Financial Director has covered the raft of pivotal corporate governance reports and guidelines that have steadily emerged in the past qu arter century, and most conspicuously, in the last 15 years. There has been a correlation over that period between these fast-growing burdens and an increasing risk appetite, particularly in the financial services sector, spreading right through business as cheap capital has become easily available to even the least creditworthy.

No time to think
Our corporate governance columnist Robert Bruce noted in these pages five years ago how process, essential for companies who have to comply with myriad rules, threatens time to think laterally over a company’s potential transgressions and the opportunity to communicate properly. “Financial reporting will no longer be a partnership between external auditors and internal finance function – instead, it will be something which will be consigned to the process function within the company,” he said. As far back as 1996 we ran a piece titled, ‘Has governance lost its focus?’ arguing that good governance is about creating an environment for prosperity, rather than restricting company directors’ every move at a time when the UK economy was in boom and such restrictions to a sector reporting seemingly unfettered growth were unwelcome. “The buoyant economic conditions which have prevailed since the Cadbury Code was published four years ago could be covering up underlying board weaknesses in some of those companies which have performed well in recent years,” our reporter Lucinda Horne suggested. How clearly that has been proven right a decade on.

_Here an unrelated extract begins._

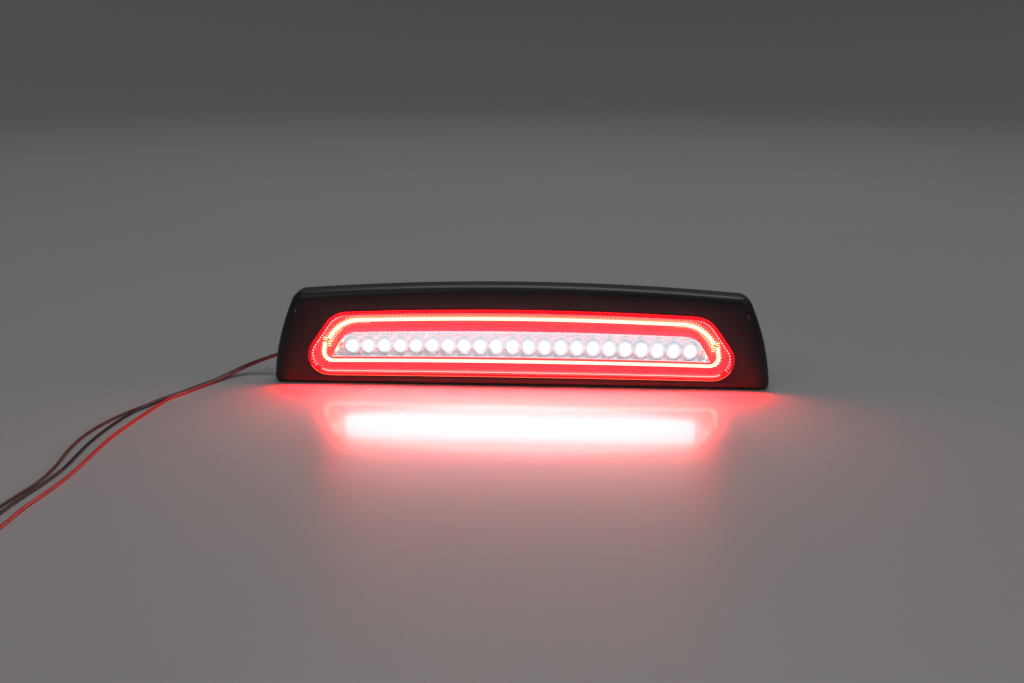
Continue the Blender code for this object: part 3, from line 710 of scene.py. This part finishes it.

We can no longer fool ourselves. The market is not good and it clearly cannot correct the state it is in now without serious intervention. We’ve arrived at a place where corporate governance means adhering to the letter of the law, but ignoring the spirit to allow the market to set its own size, its own risk appetite and to be skewed in favour of more Maxwell types. Human nature, we are reminded yet again, cannot be legislated for. That has been demonstrated time and again with the emergence of characters such as Polly Peck CEO Asil Nadir and Coloroll chairman John Ashcroft.

Much of the corporate governance guff we are wrestling with today came as a result of fraud these people committed. The value of the resulting guff we swiftly deconstructed in 1998 when we ran the accounts of the by then defunct Maxwell Communication Corporation and Mirror Group and other, better run companies such as Marks & Spencer and Cadbury Schweppes, against the Combined Code in its proposed form. Miraculously, MCC and Mirror Group ticked off as many if not more boxes as those other companies did, passing all the governance tests the Code then demanded.

Regulation overload
What’s curious is why the march of corporate governance legislation continues regardless of the fact that fraud lives on. This year alone two more doorstops – FSA chairman Lord Turner’s March tome on the overhaul of the regulator, which will add to the burden of its subjects to bump up liquidity reserves and curb their enthusiasm for risk, and at the close of the year, Sir David Walker’s review of corporate governance and risk management among UK banks – will be added to the Empire State Building-sized pile of books company boards, their non-executives and their auditor must know intimately.